我正在尝试使用postgreSQL在cakephp 3上创建一个简单的页面。 我不明白问题出在哪里: 我创建了一个表“菜单”。当我添加一个新实例(add.cpt)时,父字段为空,所以我无法添加父实例。 它全部来自命令“蛋糕烘烤所有菜单”。
查看
<div class="actions columns large-2 medium-3">
<h3><?= __('Actions') ?></h3>
<ul class="side-nav">
<li><?= $this->Html->link(__('List Menus'), ['action' => 'index']) ?></li>
</ul>
</div>
<div class="menus form large-10 medium-9 columns">
<?= $this->Form->create($menu); ?>
<fieldset>
<legend><?= __('Add Menu') ?></legend>
<?php
echo $this->Form->input('name');
echo $this->Form->input('parent_id');
?>
</fieldset>
<?= $this->Form->button(__('Submit')) ?>
<?= $this->Form->end() ?>
</div>
模型
public function initialize(array $config)
{
$this->table('menus');
$this->displayField('name');
$this->primaryKey('id');
$this->addBehavior('Timestamp');
$this->belongsTo('ParentMenus', [
'className' => 'Menus',
'foreignKey' => 'parent_id'
]);
$this->hasMany('ChildMenus', [
'className' => 'Menus',
'foreignKey' => 'parent_id'
]);
}
控制器
public function add()
{
$menu = $this->Menus->newEntity();
if ($this->request->is('post')) {
$menu = $this->Menus->patchEntity($menu, $this->request->data);
if ($this->Menus->save($menu)) {
$this->Flash->success('The menu has been saved.');
return $this->redirect(['action' => 'index']);
} else {
$this->Flash->error('The menu could not be saved.
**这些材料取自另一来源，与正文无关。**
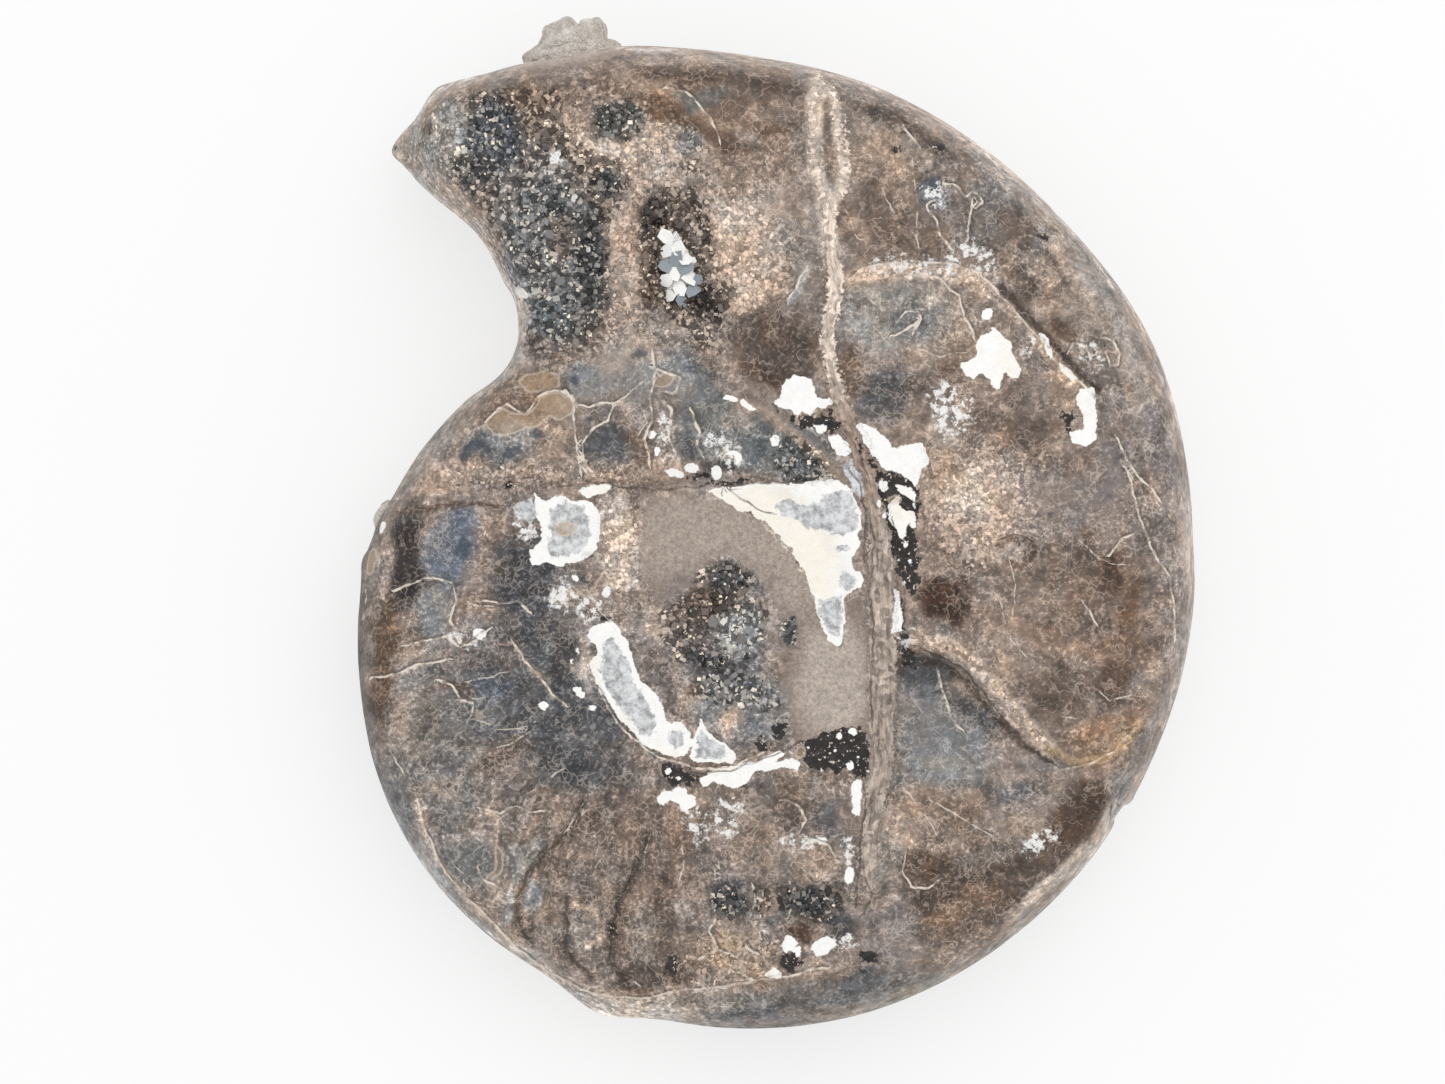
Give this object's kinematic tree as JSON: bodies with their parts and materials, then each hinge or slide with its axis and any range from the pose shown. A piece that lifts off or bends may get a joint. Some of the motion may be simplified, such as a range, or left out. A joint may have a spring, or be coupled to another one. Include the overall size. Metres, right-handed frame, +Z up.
{
  "type": "ammonite fossil",
  "caption": "Flat coiled shell turned to stone, with a broken mouth, a polished upper flank and a flat ground underside that it lies on.",
  "frame": {"origin": "middle of the part's bounding box, on the surface that it lies on", "axes": "+Z up through the coil's flat thickness, +Y towards the top of the last whorl, with the broken mouth at -X, +Y"},
  "size_m": [0.0913, 0.1103, 0.024],
  "materials": {
    "fossil_stone": "satin"
  },
  "bodies": {
    "root": {"ammonite": "fossil_stone"}
  },
  "joints": []
}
Please, try again.');
}
}
$parentMenus = $this->Menus->ParentMenus->find('list', ['limit' => 200]);
$this->set(compact('menu', 'parentMenus'));
$this->set('_serialize', ['menu']);
}
表格菜单
CREATE TABLE menus
(
id serial NOT NULL,
name character varying(255),
created timestamp with time zone,
modified time with time zone,
parent_id integer,
CONSTRAINT menus_pkey PRIMARY KEY (id),
CONSTRAINT menus_parent_id_fkey FOREIGN KEY (parent_id)
REFERENCES menus (id) MATCH SIMPLE
ON UPDATE NO ACTION ON DELETE NO ACTION
)
答案 0 :(得分:0)
将视图变量$parentMenus重命名为$parents或在视图更改中
echo $this->Form->input('parent_id');
到
echo $this->Form->input('parent_id', ['options' => $parentMenus]);